Don’t pay for water, buy vermouth or wine instead.
- Don’t buy day trip tour packages.
These are sold at kiosks and they’re rushed and overpriced. It’s really easy to move around in train or bus to other cities. Below are the details on how to DIY day trips like to Toledo, Segovia, Salamanca, Zaragoza and El Escorial/San Lorenzo from Madrid.
- Spanish schedule:
- breakfast 9-10am
- lunch 3pm (shared raciones & tapas or menú del día)
- dinner 9-10pm
- Eggs are also for lunch and dinner
- Paellas in Madrid tend to be frozen.
It’s best to try it in Valencia or Murcía, even Andalucía
Use the renfe website for checking train schedules. Cercanías trains move within the Comunidad de Madrid, meaning the outskirts. For example, you can take the Cercanías train to El Escorial which is still Madrid Comunidad, but it’s not Madrid city.
To visit Segovia or Toledo, you need a Long Distance train (tren de larga distancia) which is also renfe. If you want to go to Barcelona or Málaga, you can take the AVE, which is the fast train to further Comunidades. Barcelona being in Catalunya, for example and Málaga in Andalucía, but Segovia is Castilla León and Toledo y Castilla de la Mancha, which are the neighboring Comunidades to Madrid. Easiest way to understand this is imagining that the Comunidades are like States.
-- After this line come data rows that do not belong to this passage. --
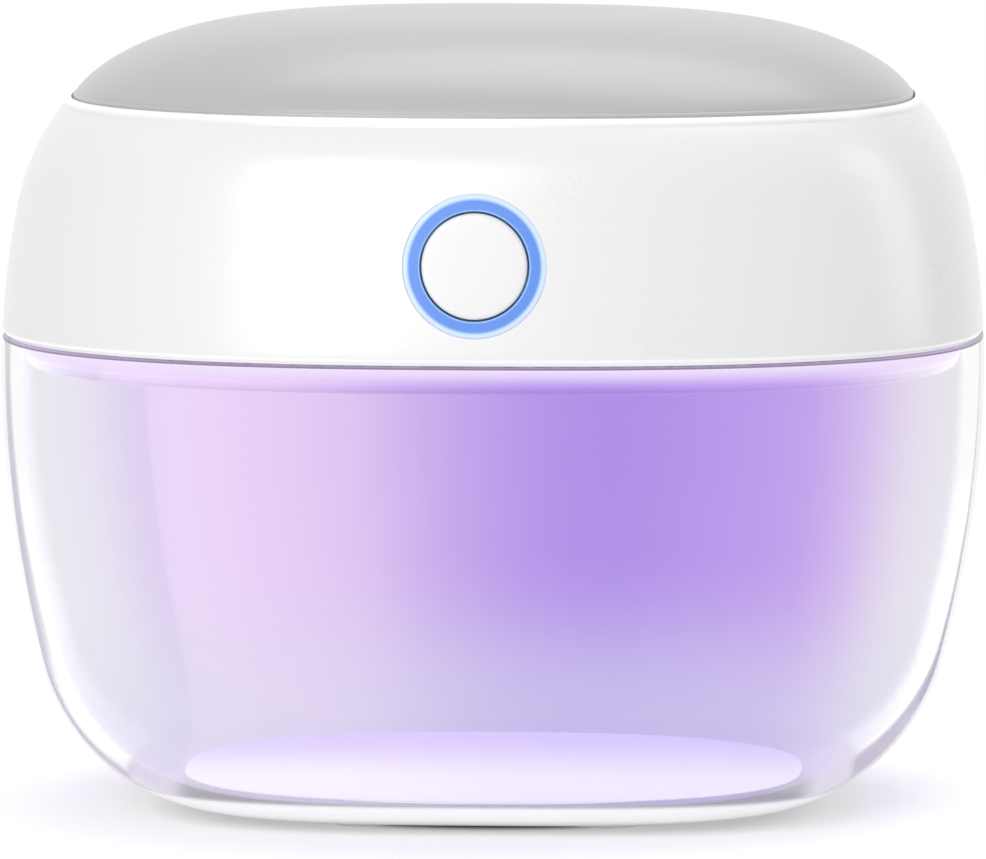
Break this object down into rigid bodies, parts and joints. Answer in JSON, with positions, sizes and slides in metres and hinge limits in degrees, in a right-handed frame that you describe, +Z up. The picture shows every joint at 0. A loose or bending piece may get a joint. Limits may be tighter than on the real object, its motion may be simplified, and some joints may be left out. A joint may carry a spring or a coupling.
{
  "type": "pacifier sterilizer case",
  "caption": "Oval hinged case with a clear bowl, a white lid with a grey domed cap, a push button in a light ring, and ultraviolet lamps in the lid's underside.",
  "frame": {"origin": "on the surface that the feet stand on, under the middle of the whole closed case, hinge included", "axes": "+X along the case's width, to the right of someone who faces the button; +Y from the button to the hinge; +Z up"},
  "size_m": [0.1042, 0.0873, 0.0842],
  "materials": {
    "clear_plastic": "clear, polished, faintly milky",
    "mat_silicone": "soft white silicone, satin",
    "foot_silicone": "soft silicone",
    "magnet": "nickel plate",
    "pin_steel": "ground steel",
    "lid_white": "glossy white",
    "cap_grey": "satin light grey",
    "liner_white": "glossy white",
    "seal_silicone": "soft silicone",
    "quartz": "clear, polished",
    "uv_board": "white solder mask on aluminium",
    "led_ceramic": "white ceramic",
    "board_green": "green solder mask",
    "chip_black": "moulded black",
    "sensor_black": "moulded black",
    "socket_steel": "drawn steel",
    "battery_foil": "silver laminate",
    "tape_foam": "black foam tape",
    "lead_red": "red insulation",
    "lead_white": "white insulation",
    "ribbon": "amber film",
    "ring_glow": "frosted, lit blue",
    "button_white": "satin white",
    "button_board_green": "green solder mask",
    "switch_body": "moulded black",
    "switch_plunger": "moulded",
    "led_lamp": "clear lens",
    "screw_steel": "plated"
  },
  "bodies": {
    "bowl": {"bowl": "clear_plastic", "floor_mat": "mat_silicone", "feet": "foot_silicone", "interlock_magnet": "magnet", "hinge_pin": "pin_steel"},
    "lid": {"lid_shell": "lid_white", "dome_cap": "cap_grey", "lid_liner": "liner_white", "lid_seal": "seal_silicone", "uv_lenses": "quartz", "uv_board": "uv_board", "uv_leds": "led_ceramic", "main_board": "board_green", "board_parts": "chip_black", "hall_sensor": "sensor_black", "usb_socket": "socket_steel", "battery": "battery_foil", "battery_tape": "tape_foam", "battery_lead": "lead_red", "uv_lead": "lead_white", "button_ribbon": "ribbon", "button_ring": "ring_glow", "button_board": "button_board_green", "tact_switch": "switch_body", "ring_leds": "led_lamp", "liner_screws": "screw_steel", "board_screws": "screw_steel", "button_screws": "screw_steel"},
    "button": {"button_cap": "button_white"},
    "plunger": {"switch_plunger": "switch_plunger"}
  },
  "joints": [
    {"name": "lid_hinge", "type": "hinge", "parent": "bowl", "child": "lid", "pos_m": [0, 0.0406, 0.0501], "axis": [-1, 0, 0], "range_deg": [0, 55]},
    {"name": "button_press", "type": "slide", "parent": "lid", "child": "button", "axis": [0, 1, 0], "range_m": [0, 0.0005], "stiffness_N_per_m": 2000},
    {"name": "plunger_press", "type": "slide", "parent": "lid", "child": "plunger", "axis": [0, 1, 0], "range_m": [0, 0.0006]}
  ],
  "couplings": [
    {"joint": "plunger_press", "follows": "button_press", "ratio": 1}
  ]
}
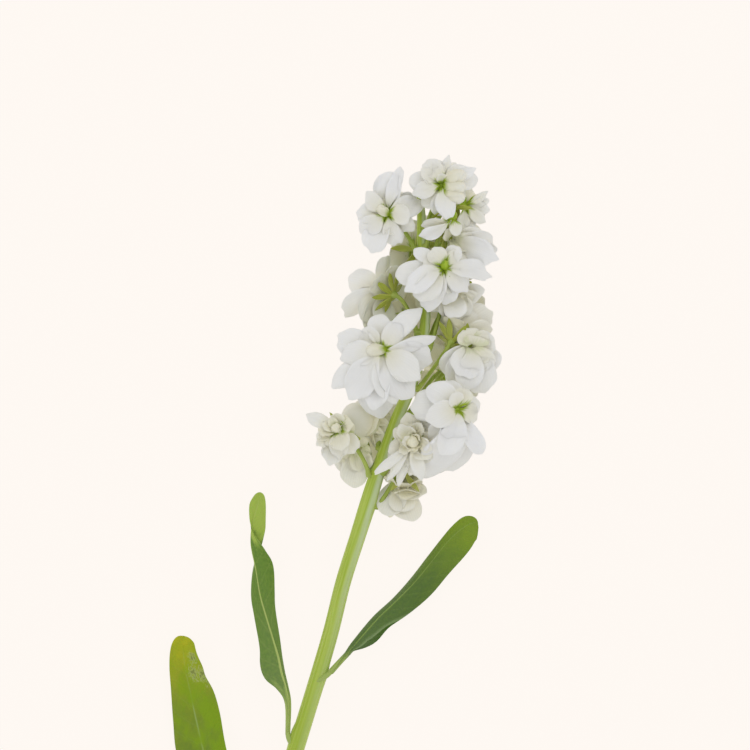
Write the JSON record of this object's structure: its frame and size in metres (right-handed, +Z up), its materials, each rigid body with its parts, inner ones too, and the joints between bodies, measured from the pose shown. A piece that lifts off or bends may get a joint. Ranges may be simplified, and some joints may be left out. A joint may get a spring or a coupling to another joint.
{
  "type": "stock flower stem",
  "caption": "Cut stem of white double stock, lying down: ruffled florets in a dense spike on a ribbed green stem with long blunt leaves.",
  "frame": {"origin": "middle of the footprint, on the surface that the stem lies on", "axes": "+Y from the cut end along the stem to the tip of the flower head, +Z up from the surface"},
  "size_m": [0.1222, 0.4142, 0.0547],
  "materials": {
    "stem": "satin, fresh green stem",
    "bud": "matte, closed green buds",
    "calyx": "satin, olive green stalks and sepals",
    "leaf": "matte, grey-green leaf",
    "petal": "matte, soft white petal"
  },
  "bodies": {
    "root": {"stem": "stem", "tip_buds": "bud", "leaf_left": "leaf", "leaf_right": "leaf", "leaf_lower": "leaf", "bloom_01": "petal", "bloom_02": "petal", "bloom_03": "petal", "bloom_04": "petal", "bloom_05": "petal", "bloom_06": "petal", "bloom_07": "petal", "bloom_08": "petal", "bloom_09": "petal", "bloom_10": "petal", "bloom_11": "petal", "bloom_12": "petal", "bloom_13": "petal", "bloom_14": "petal", "bloom_15": "petal", "bloom_16": "petal", "bloom_17": "petal", "bloom_18": "petal", "bloom_19": "petal", "bloom_20": "petal", "bloom_21": "petal", "bloom_22": "petal", "bloom_23": "petal", "bloom_24": "petal", "calyx_01": "calyx", "calyx_02": "calyx", "calyx_03": "calyx", "calyx_04": "calyx", "calyx_05": "calyx", "calyx_06": "calyx", "calyx_07": "calyx", "calyx_08": "calyx", "calyx_09": "calyx", "calyx_10": "calyx", "calyx_11": "calyx", "calyx_12": "calyx", "calyx_13": "calyx", "calyx_14": "calyx", "calyx_15": "calyx", "calyx_16": "calyx", "calyx_17": "calyx", "calyx_18": "calyx", "calyx_19": "calyx", "calyx_20": "calyx", "calyx_21": "calyx", "calyx_22": "calyx", "calyx_23": "calyx", "calyx_24": "calyx"}
  },
  "joints": []
}
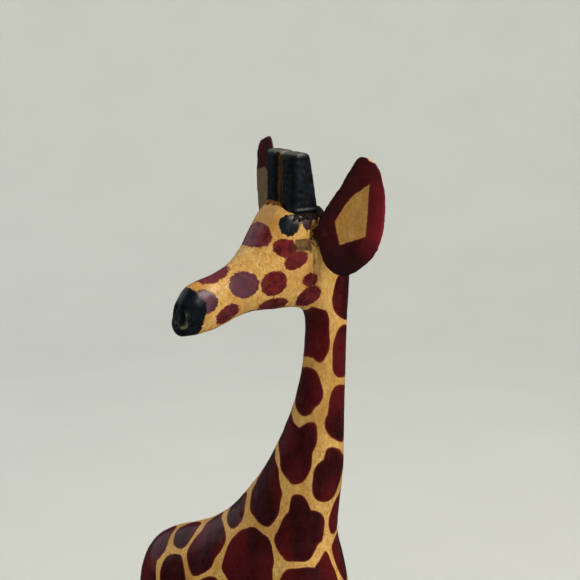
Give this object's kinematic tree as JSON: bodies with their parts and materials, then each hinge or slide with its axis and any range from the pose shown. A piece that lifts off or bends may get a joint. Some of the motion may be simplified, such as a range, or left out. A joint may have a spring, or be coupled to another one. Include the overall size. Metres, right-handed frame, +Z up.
{
  "type": "carved giraffe statue",
  "caption": "Hand-carved and painted standing wooden giraffe with its head turned to one side, upright leaf ears, square-cut horn stubs and a hanging tail.",
  "frame": {"origin": "bottom center of the whole statue's box, on the surface that the hooves stand on", "axes": "+Z up, +X from the rump toward the chest, +Y to the giraffe's left; the head is turned to the giraffe's right, toward -Y"},
  "size_m": [0.0742, 0.0495, 0.2016],
  "materials": {
    "painted_wood": "lacquered, ochre ground with maroon brush-painted spots, black muzzle and hooves",
    "painted_ear": "lacquered maroon paint with a bare ochre patch in the hollow face",
    "black_painted_wood": "lacquered black paint, bare on the inner side",
    "glue": "rough brown wood glue with sawdust"
  },
  "bodies": {
    "root": {"carved_body": "painted_wood", "left_ear": "painted_ear", "right_ear": "painted_ear", "left_horn_stub": "black_painted_wood", "right_horn_stub": "black_painted_wood", "tail": "painted_wood", "left_ear_glue": "glue", "right_ear_glue": "glue", "horn_glue": "glue"}
  },
  "joints": []
}
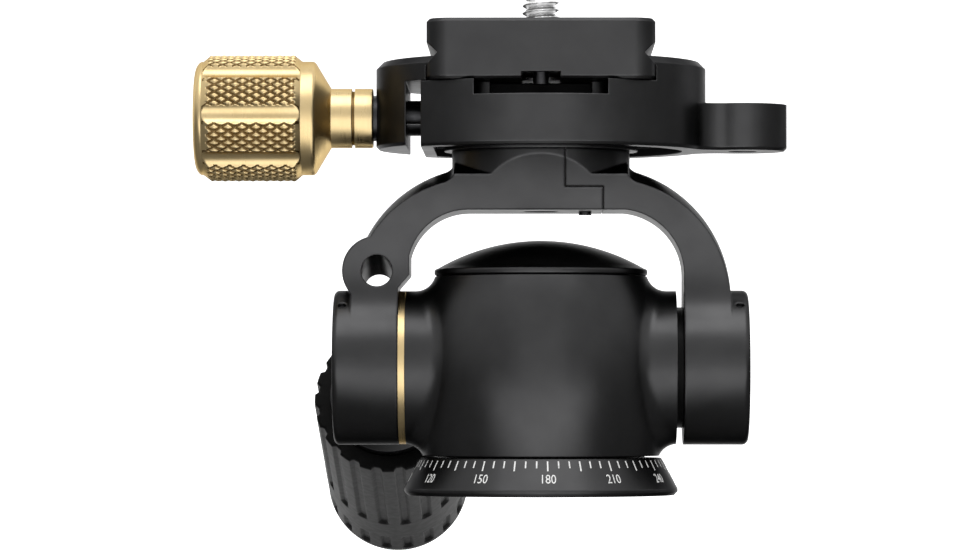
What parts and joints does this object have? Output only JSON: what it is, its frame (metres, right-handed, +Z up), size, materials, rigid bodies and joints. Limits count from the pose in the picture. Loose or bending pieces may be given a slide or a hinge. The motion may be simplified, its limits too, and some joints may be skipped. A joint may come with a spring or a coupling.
{
  "type": "tripod pan head",
  "caption": "Black two-axis tripod head: domed pan body in a tilting yoke with a pan handle and a screw-clamped quick-release plate with a camera screw.",
  "frame": {"origin": "centre of the base's bottom face, at the mouth of the tripod thread", "axes": "+Z up along the pan axis, X along the tilt axis, the front with the scale and the ear of the clamp on the right look along -Y, the handle leaves towards +Y"},
  "size_m": [0.1006, 0.1544, 0.0974],
  "materials": {
    "black_metal": "black anodised, satin",
    "gold_metal": "champagne gold anodised, satin",
    "steel": "turned",
    "bush": "turned",
    "washer": "matte",
    "pad": "matte",
    "grip": "matte",
    "core": "matte"
  },
  "bodies": {
    "base": {"base_ring": "black_metal", "pan_spindle": "steel", "base_screws": "steel", "pan_thrust_washer": "steel", "pan_spring_washer": "steel", "pan_preload_nut": "steel"},
    "pan_body": {"body_housing": "black_metal", "pan_bush": "bush", "pan_friction_washer": "washer", "dome_cap": "black_metal", "cap_seal_ring": "pad", "tilt_axle": "steel", "axle_grub_screw": "steel", "friction_ring": "gold_metal", "spacer_washer": "washer", "axle_end_washers": "steel", "axle_end_screws": "steel"},
    "yoke": {"yoke_left_arm": "black_metal", "yoke_right_arm": "black_metal", "lap_joint_screw": "steel", "right_hub_bush": "bush", "hub_caps": "black_metal", "hub_grub_screws": "steel", "clamp_base": "black_metal", "clamp_centre_bolt": "steel", "clamp_dowel_pins": "steel", "jaw_springs": "steel"},
    "lock_shoe": {"lock_shoe": "bush"},
    "handle": {"handle_rod": "steel", "handle_jam_nut": "steel", "handle_ferrule": "black_metal", "handle_core": "core", "handle_grip": "grip"},
    "jaw": {"clamp_jaw": "black_metal", "jaw_guide_pins": "steel"},
    "knob": {"clamp_screw": "steel", "clamp_knob": "gold_metal", "knob_collar": "steel"},
    "plate": {"quick_release_plate": "black_metal", "plate_pads": "pad", "plate_stop_screws": "steel"},
    "camera_screw": {"camera_screw": "steel", "camera_screw_washer": "steel"}
  },
  "joints": [
    {"name": "pan_turn", "type": "hinge", "parent": "base", "child": "pan_body", "pos_m": [0, 0, 0], "axis": [0, 0, 1], "continuous": true},
    {"name": "tilt", "type": "hinge", "parent": "pan_body", "child": "yoke", "pos_m": [0, 0, 0.0216], "axis": [1, 0, 0], "range_deg": [-60, 90]},
    {"name": "handle_turn", "type": "hinge", "parent": "yoke", "child": "handle", "pos_m": [-0.0276, 0.00223, 0.03017], "axis": [0, -0.9677, 0.2521], "range_deg": [0, 120]},
    {"name": "lock_shoe_slide", "type": "slide", "parent": "yoke", "child": "lock_shoe", "axis": [0, -0.9677, 0.2521], "range_m": [0, 0.0002666]},
    {"name": "jaw_slide", "type": "slide", "parent": "yoke", "child": "jaw", "axis": [-1, 0, 0], "range_m": [0, 0.0025]},
    {"name": "knob_turn", "type": "hinge", "parent": "jaw", "child": "knob", "pos_m": [-0.0277, 0, 0.064], "axis": [-1, 0, 0], "range_deg": [0, 900]},
    {"name": "plate_slide", "type": "slide", "parent": "yoke", "child": "plate", "axis": [0, 1, 0], "range_m": [-0.0075, 0.0075]},
    {"name": "camera_screw_turn", "type": "hinge", "parent": "plate", "child": "camera_screw", "pos_m": [0, 0, 0.0716], "axis": [0, 0, 1], "continuous": true}
  ],
  "couplings": [
    {"joint": "handle_turn", "follows": "lock_shoe_slide", "rad_per_m": 7854},
    {"joint": "knob_turn", "follows": "jaw_slide", "rad_per_m": 6283}
  ]
}
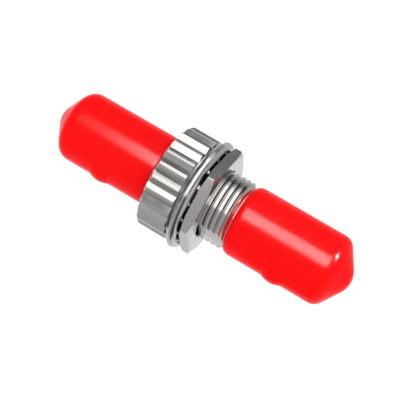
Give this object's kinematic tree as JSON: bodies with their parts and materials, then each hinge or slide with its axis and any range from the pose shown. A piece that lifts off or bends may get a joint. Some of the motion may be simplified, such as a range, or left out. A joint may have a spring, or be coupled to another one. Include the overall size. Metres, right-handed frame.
{
  "type": "bulkhead fibre adapter",
  "caption": "Bulkhead adapter that joins two bayonet fibre plugs end to end, with a knurled flange, flatted thread, lock washer, hex nut and soft dust caps.",
  "frame": {"origin": "on the adapter's axis, in the face of the flange that seats on the panel", "axes": "+X along the axis from the flange towards the nut and the front barrel; -Y out of the flat of the threaded neck; +Z out of the key slots of the barrels"},
  "size_m": [0.0433, 0.0152, 0.0152],
  "materials": {
    "nickel_body": "bright nickel plating on turned brass",
    "nickel_nut": "bright nickel plating on milled brass",
    "washer_steel": "bright nickel plating on stamped spring steel",
    "bush_brass": "turned, bare",
    "zirconia": "polished ceramic",
    "red_vinyl": "dip-moulded soft vinyl, glossy"
  },
  "bodies": {
    "adapter": {"housing": "nickel_body", "rear_barrel": "nickel_body", "front_sleeve_holder": "bush_brass", "rear_sleeve_holder": "bush_brass", "alignment_sleeve": "zirconia"},
    "washer": {"lock_washer": "washer_steel"},
    "nut": {"hex_nut": "nickel_nut"},
    "front_dust_cap": {"front_cap": "red_vinyl"},
    "rear_dust_cap": {"rear_cap": "red_vinyl"}
  },
  "joints": [
    {"name": "nut_travel", "type": "slide", "parent": "adapter", "child": "washer", "axis": [1, 0, 0], "range_m": [0, 0.003]},
    {"name": "nut_turn", "type": "hinge", "parent": "washer", "child": "nut", "pos_m": [0, 0, 0], "axis": [1, 0, 0], "range_deg": [0, 1361]},
    {"name": "front_cap_pull", "type": "slide", "parent": "adapter", "child": "front_dust_cap", "axis": [1, 0, 0], "range_m": [0, 0.024]},
    {"name": "rear_cap_pull", "type": "slide", "parent": "adapter", "child": "rear_dust_cap", "axis": [-1, 0, 0], "range_m": [0, 0.024]}
  ],
  "couplings": [
    {"joint": "nut_turn", "follows": "nut_travel", "rad_per_m": 7915.8}
  ]
}
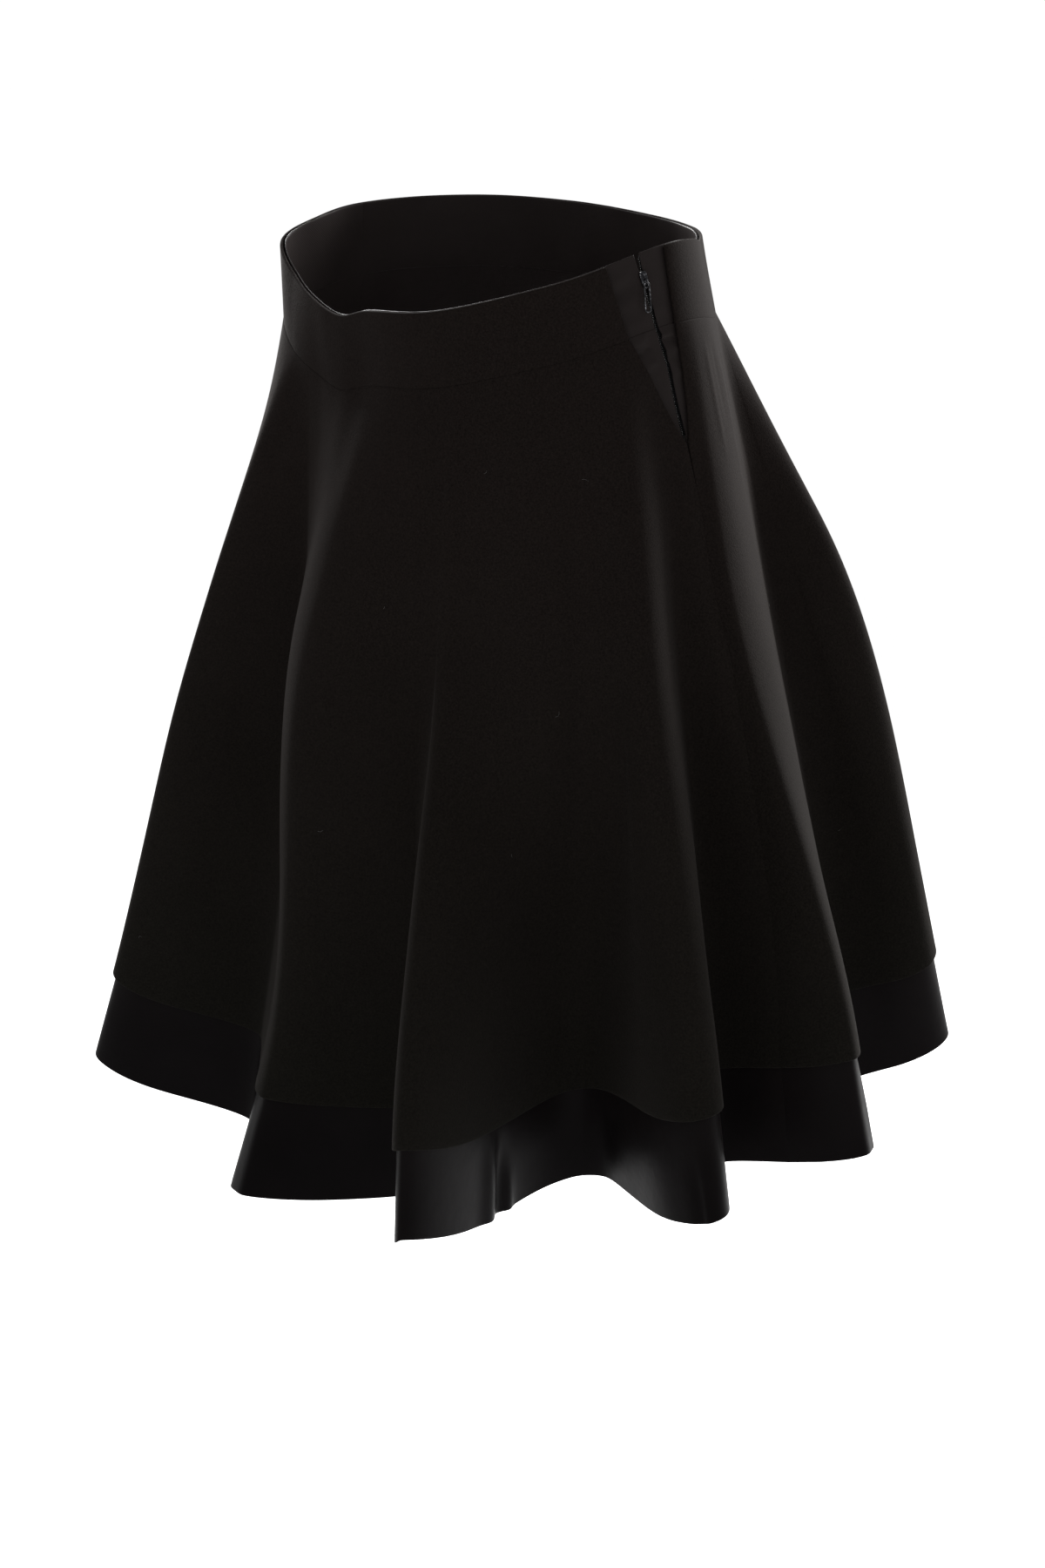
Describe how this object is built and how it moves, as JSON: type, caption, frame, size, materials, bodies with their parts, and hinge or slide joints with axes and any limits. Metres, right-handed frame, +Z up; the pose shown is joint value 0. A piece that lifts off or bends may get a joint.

Once you’ve arrived in the station you can use public transportation to get to the city center or wherever your lodging is. To explore the schedules of metros and buses in Spanish cities or in other European countries I recommend using Citymapper and the Moovit app. You can see The Essentials blog post where I explain how to use these. Google maps tends not to have accurate info on buses in small cities like Toledo.
Feel free to reach me with any questions regarding travel within Spain, especially departing from Madrid. I was once a lost tourist and know the struggle. Spain is incredible easy to travel, not only because of its size, but also because its many transportation options within the country. You have the option of using low cost airlines, fast trains, comfortable buses and BlaBlaCar. This last one is a ride sharing app where you travel in a local’s car. Much more affordable and faster than other road transportation options.
Wherever you go, I am sure you will have a blast in this beautiful and diverse country. Enjoy every moment of your travels and always BE PRESENT!